-- START Records --

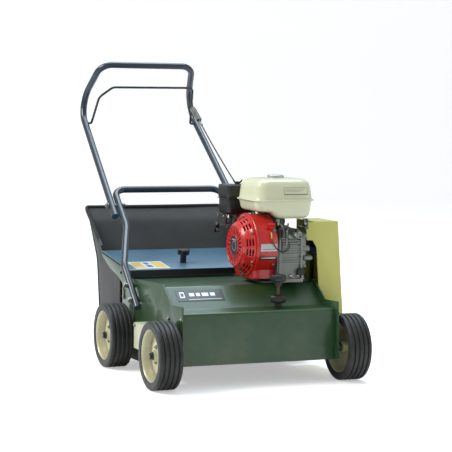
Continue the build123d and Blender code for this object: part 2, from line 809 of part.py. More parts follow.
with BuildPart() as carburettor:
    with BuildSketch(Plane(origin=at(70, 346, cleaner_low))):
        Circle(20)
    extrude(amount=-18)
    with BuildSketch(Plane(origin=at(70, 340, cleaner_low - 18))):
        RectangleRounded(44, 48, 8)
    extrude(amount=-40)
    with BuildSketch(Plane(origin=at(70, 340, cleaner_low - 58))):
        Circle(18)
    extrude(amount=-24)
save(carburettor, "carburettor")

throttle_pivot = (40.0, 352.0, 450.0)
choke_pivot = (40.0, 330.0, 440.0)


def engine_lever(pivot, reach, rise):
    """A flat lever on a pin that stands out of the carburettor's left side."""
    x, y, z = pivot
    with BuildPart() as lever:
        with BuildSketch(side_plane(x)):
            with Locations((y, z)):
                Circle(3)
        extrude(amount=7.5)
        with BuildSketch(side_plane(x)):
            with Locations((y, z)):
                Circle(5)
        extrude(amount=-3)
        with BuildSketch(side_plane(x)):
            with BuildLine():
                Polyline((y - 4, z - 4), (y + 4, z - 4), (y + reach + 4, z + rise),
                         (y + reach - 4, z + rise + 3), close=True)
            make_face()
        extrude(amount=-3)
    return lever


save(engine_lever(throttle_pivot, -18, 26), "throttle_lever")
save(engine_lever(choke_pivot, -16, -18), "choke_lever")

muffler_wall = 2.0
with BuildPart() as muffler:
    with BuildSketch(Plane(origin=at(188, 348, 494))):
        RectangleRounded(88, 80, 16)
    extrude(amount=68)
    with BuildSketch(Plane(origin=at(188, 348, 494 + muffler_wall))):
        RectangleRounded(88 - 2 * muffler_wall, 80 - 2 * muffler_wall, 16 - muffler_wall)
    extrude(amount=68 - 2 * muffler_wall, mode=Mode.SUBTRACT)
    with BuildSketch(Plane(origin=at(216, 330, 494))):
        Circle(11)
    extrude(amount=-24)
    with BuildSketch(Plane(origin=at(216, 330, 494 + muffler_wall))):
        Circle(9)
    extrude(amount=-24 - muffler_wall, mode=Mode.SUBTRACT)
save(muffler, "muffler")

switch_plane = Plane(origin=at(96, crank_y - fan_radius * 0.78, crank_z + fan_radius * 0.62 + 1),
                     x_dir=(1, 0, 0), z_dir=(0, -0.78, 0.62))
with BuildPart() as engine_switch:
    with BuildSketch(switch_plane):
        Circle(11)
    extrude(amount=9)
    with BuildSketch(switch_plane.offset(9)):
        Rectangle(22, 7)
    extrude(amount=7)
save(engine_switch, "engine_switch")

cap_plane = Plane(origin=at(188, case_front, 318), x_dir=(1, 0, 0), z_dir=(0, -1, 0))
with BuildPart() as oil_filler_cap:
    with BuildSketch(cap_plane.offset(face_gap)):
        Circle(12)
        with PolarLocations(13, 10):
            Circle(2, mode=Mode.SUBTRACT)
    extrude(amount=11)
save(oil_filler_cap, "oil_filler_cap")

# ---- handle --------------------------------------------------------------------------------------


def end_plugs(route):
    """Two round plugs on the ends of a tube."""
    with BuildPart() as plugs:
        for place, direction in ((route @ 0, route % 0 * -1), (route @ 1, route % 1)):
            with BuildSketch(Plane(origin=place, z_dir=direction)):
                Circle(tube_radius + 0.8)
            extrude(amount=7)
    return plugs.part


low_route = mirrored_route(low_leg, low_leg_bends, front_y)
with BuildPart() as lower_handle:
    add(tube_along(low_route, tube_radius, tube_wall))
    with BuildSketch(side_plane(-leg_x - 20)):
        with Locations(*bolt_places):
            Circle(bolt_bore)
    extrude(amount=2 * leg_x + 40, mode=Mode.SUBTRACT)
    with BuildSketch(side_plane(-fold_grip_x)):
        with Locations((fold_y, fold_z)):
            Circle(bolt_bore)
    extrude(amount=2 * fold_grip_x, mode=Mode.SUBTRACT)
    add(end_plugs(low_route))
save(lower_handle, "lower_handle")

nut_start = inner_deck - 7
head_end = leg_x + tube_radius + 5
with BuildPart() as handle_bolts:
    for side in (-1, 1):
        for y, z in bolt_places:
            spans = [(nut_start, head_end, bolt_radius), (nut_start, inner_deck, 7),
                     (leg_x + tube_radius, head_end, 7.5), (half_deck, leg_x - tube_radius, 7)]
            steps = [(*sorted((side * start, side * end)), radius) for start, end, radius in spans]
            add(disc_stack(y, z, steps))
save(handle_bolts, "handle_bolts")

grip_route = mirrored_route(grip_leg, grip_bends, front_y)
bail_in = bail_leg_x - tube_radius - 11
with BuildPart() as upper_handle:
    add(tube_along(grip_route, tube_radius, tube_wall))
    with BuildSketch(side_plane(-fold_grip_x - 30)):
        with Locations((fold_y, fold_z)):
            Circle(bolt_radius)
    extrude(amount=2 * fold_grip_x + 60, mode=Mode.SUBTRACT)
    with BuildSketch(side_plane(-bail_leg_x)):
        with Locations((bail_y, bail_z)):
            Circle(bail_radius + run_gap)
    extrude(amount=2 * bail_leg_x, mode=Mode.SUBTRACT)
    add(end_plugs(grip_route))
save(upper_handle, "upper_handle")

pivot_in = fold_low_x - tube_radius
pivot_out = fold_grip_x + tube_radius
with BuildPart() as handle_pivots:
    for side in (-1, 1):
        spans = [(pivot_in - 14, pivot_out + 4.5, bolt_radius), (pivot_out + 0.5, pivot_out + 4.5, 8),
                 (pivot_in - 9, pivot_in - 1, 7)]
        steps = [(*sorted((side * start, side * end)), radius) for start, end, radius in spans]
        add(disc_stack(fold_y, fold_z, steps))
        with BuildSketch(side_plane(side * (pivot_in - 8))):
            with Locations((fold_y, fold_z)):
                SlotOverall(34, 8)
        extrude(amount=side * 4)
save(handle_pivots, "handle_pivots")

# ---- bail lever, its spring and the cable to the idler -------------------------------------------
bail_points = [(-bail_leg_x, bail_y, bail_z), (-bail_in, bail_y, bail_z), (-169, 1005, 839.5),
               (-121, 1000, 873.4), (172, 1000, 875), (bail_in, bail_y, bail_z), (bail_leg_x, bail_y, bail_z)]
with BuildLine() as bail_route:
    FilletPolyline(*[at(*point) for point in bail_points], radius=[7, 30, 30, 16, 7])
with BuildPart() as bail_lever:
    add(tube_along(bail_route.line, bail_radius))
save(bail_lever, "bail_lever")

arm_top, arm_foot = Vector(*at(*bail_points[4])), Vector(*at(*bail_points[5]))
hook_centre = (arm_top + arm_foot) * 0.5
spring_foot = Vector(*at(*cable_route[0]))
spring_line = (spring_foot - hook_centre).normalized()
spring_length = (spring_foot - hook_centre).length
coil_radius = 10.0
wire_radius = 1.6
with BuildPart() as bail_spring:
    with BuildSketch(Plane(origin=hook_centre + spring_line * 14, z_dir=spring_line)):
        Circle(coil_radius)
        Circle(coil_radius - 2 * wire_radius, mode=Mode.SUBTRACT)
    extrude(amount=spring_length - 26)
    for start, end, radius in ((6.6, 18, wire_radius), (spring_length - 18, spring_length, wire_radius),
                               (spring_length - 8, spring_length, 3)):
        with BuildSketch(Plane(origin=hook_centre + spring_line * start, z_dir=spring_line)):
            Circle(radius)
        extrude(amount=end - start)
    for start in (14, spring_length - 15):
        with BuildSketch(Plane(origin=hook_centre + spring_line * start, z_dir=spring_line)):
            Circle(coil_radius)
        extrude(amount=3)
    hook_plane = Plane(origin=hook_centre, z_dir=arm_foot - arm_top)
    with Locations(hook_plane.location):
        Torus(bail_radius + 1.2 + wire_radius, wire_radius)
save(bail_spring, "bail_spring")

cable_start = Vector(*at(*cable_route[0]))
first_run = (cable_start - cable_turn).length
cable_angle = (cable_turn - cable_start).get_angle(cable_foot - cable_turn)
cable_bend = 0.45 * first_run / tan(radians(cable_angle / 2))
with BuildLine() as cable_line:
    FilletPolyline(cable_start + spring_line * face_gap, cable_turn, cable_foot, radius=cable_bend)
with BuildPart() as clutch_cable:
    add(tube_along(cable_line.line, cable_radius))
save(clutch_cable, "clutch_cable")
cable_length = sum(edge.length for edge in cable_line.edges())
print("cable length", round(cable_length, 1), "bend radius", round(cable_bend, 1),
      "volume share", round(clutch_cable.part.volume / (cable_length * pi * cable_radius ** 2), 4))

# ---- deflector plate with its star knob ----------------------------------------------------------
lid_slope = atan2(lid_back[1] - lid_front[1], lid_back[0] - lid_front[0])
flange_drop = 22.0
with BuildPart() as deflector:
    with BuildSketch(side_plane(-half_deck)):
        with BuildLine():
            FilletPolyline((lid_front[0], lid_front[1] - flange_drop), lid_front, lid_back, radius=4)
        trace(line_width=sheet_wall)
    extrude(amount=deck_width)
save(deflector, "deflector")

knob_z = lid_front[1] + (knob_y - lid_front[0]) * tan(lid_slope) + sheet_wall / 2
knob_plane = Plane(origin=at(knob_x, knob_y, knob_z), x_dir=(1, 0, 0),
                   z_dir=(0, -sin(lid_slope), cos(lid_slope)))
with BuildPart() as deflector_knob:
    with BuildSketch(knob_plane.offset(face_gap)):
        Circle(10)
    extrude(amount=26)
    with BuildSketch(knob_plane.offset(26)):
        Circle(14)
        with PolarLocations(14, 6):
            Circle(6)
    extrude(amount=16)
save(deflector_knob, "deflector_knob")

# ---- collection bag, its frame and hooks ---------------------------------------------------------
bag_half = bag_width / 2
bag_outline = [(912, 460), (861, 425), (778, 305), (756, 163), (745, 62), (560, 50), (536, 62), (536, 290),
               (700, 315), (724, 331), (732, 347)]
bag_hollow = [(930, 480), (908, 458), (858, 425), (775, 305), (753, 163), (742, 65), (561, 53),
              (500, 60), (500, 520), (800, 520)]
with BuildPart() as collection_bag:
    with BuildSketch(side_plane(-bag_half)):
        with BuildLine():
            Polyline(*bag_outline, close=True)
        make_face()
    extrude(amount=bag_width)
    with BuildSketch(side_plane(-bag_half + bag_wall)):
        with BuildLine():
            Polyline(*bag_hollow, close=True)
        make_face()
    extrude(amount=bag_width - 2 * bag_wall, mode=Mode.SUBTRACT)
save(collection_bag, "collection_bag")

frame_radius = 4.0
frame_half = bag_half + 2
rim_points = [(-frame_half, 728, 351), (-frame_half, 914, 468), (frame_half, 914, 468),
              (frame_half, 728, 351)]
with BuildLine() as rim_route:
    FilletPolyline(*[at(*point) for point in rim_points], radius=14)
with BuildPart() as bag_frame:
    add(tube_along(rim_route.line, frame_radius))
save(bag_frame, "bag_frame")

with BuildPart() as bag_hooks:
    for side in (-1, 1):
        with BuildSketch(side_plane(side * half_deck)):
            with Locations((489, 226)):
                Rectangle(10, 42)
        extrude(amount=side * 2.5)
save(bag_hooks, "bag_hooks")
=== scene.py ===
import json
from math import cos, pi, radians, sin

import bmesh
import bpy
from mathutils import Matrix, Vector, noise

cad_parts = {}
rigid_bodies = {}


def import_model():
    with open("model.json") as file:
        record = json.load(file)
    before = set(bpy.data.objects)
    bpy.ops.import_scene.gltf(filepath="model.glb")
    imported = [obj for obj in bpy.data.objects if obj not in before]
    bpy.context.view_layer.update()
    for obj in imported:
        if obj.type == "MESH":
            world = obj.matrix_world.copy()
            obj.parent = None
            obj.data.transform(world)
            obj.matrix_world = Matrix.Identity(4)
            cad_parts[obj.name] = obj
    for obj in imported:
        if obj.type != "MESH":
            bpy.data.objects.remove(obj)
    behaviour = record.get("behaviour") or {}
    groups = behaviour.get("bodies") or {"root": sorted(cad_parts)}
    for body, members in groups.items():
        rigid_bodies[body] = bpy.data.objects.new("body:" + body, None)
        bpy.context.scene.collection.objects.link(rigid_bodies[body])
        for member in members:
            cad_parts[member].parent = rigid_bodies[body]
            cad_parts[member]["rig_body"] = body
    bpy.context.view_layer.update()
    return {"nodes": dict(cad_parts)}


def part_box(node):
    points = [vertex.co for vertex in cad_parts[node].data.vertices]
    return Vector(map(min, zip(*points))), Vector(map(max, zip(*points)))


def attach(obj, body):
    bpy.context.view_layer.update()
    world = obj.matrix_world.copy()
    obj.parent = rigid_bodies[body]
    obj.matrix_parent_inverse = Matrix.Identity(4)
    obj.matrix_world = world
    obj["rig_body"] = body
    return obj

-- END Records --
-- START Records --

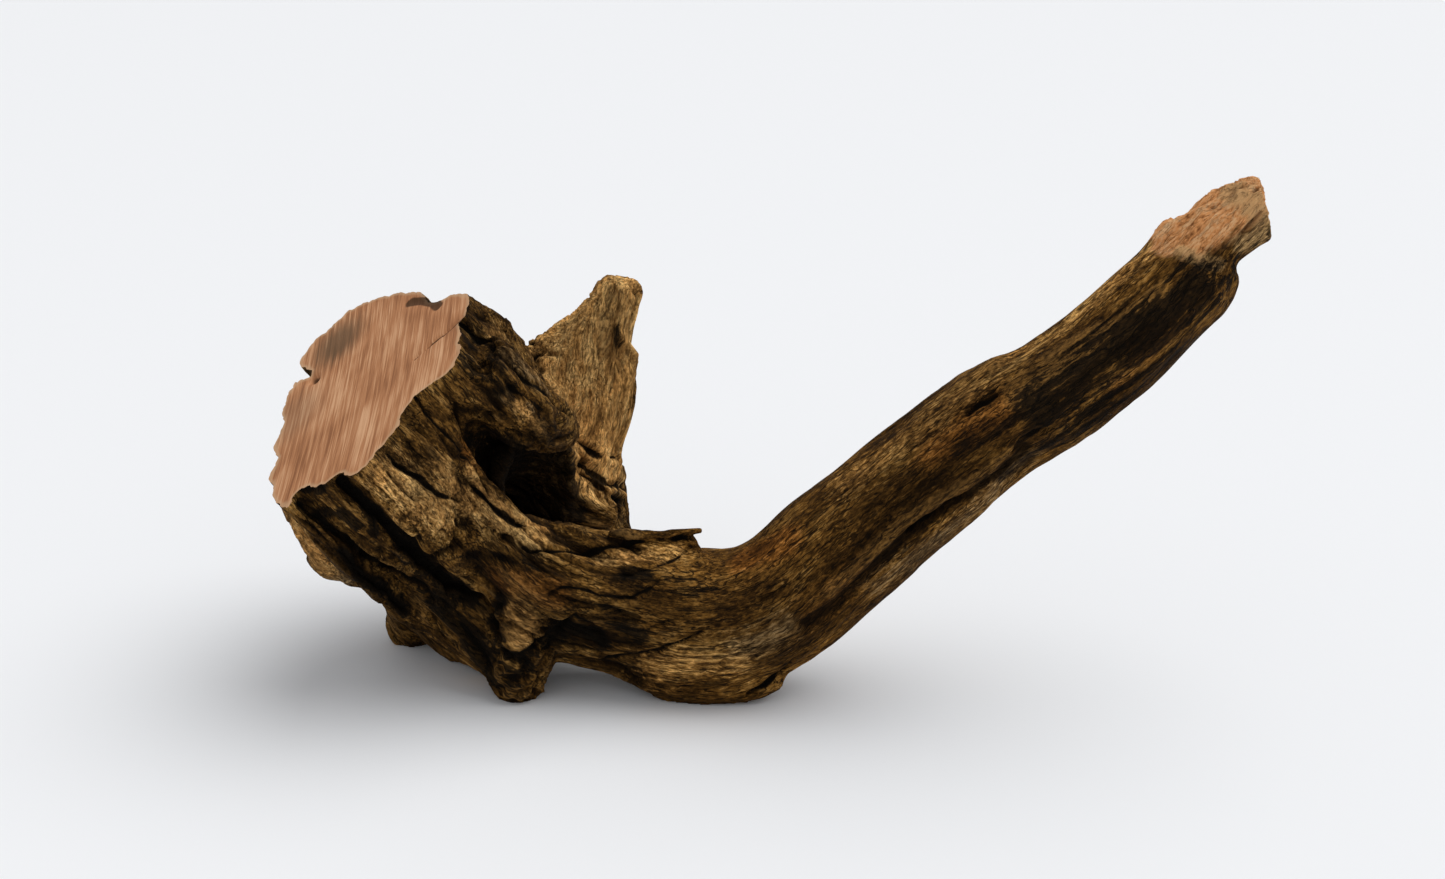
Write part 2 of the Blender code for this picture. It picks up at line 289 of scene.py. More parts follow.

-- END Records --
-- START Records --

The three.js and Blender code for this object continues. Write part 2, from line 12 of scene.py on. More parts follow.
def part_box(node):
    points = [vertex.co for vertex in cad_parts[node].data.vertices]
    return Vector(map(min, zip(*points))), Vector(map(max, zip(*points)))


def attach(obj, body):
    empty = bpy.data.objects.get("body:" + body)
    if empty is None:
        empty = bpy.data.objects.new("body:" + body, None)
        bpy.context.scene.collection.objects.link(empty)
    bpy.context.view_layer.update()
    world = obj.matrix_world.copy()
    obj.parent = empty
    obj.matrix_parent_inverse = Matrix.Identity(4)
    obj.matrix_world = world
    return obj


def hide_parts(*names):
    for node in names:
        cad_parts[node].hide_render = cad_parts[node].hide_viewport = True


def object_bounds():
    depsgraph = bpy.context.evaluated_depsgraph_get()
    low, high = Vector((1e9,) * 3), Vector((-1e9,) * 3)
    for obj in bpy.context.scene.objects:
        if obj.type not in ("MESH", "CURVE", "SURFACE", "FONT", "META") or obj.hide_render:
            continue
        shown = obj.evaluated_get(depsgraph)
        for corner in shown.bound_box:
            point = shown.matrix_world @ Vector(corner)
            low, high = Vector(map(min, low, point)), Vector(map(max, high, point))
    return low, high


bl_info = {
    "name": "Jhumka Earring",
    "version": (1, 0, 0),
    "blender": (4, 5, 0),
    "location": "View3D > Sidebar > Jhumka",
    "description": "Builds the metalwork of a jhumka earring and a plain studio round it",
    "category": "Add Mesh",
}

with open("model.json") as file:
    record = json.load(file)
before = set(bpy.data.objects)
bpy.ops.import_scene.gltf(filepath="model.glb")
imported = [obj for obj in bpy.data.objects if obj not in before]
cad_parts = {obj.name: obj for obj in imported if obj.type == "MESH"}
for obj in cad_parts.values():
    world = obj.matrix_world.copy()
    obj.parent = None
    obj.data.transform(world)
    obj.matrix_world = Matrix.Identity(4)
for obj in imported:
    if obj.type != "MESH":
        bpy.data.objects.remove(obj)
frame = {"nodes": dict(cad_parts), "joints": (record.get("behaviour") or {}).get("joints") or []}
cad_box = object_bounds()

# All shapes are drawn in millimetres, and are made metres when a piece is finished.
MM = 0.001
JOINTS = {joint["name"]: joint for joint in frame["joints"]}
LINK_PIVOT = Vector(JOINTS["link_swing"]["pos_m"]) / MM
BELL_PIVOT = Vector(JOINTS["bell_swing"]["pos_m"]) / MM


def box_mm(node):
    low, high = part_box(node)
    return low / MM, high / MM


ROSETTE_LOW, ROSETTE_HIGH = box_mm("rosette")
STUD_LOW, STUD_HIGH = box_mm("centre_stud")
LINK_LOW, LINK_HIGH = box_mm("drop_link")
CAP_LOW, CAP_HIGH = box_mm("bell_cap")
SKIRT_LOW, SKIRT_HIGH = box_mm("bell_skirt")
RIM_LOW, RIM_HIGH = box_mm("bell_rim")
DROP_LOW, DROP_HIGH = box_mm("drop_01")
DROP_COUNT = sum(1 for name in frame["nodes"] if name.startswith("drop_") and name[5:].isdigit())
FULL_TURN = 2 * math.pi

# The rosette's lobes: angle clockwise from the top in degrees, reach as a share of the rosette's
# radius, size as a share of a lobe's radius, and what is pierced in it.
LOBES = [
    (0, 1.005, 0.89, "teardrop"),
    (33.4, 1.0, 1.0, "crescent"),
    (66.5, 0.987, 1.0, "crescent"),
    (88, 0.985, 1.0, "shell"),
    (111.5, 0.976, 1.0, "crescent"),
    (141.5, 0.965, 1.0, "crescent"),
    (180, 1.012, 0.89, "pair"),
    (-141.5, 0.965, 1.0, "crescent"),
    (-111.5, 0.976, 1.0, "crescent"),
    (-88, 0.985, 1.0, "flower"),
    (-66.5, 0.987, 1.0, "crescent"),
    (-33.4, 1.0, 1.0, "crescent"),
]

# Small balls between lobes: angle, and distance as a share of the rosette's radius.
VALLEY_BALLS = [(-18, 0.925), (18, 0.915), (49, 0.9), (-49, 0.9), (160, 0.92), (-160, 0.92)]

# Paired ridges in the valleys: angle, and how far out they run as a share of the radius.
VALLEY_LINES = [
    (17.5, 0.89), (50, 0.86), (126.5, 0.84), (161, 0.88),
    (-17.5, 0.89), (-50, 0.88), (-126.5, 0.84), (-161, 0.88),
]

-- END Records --

Print exactly the lines above from the one with "extrude(amount=bag_width - 2" to the one with "for body, members", including both.

    extrude(amount=bag_width - 2 * bag_wall, mode=Mode.SUBTRACT)
save(collection_bag, "collection_bag")

frame_radius = 4.0
frame_half = bag_half + 2
rim_points = [(-frame_half, 728, 351), (-frame_half, 914, 468), (frame_half, 914, 468),
              (frame_half, 728, 351)]
with BuildLine() as rim_route:
    FilletPolyline(*[at(*point) for point in rim_points], radius=14)
with BuildPart() as bag_frame:
    add(tube_along(rim_route.line, frame_radius))
save(bag_frame, "bag_frame")

with BuildPart() as bag_hooks:
    for side in (-1, 1):
        with BuildSketch(side_plane(side * half_deck)):
            with Locations((489, 226)):
                Rectangle(10, 42)
        extrude(amount=side * 2.5)
save(bag_hooks, "bag_hooks")
=== scene.py ===
import json
from math import cos, pi, radians, sin

import bmesh
import bpy
from mathutils import Matrix, Vector, noise

cad_parts = {}
rigid_bodies = {}


def import_model():
    with open("model.json") as file:
        record = json.load(file)
    before = set(bpy.data.objects)
    bpy.ops.import_scene.gltf(filepath="model.glb")
    imported = [obj for obj in bpy.data.objects if obj not in before]
    bpy.context.view_layer.update()
    for obj in imported:
        if obj.type == "MESH":
            world = obj.matrix_world.copy()
            obj.parent = None
            obj.data.transform(world)
            obj.matrix_world = Matrix.Identity(4)
            cad_parts[obj.name] = obj
    for obj in imported:
        if obj.type != "MESH":
            bpy.data.objects.remove(obj)
    behaviour = record.get("behaviour") or {}
    groups = behaviour.get("bodies") or {"root": sorted(cad_parts)}
    for body, members in groups.items():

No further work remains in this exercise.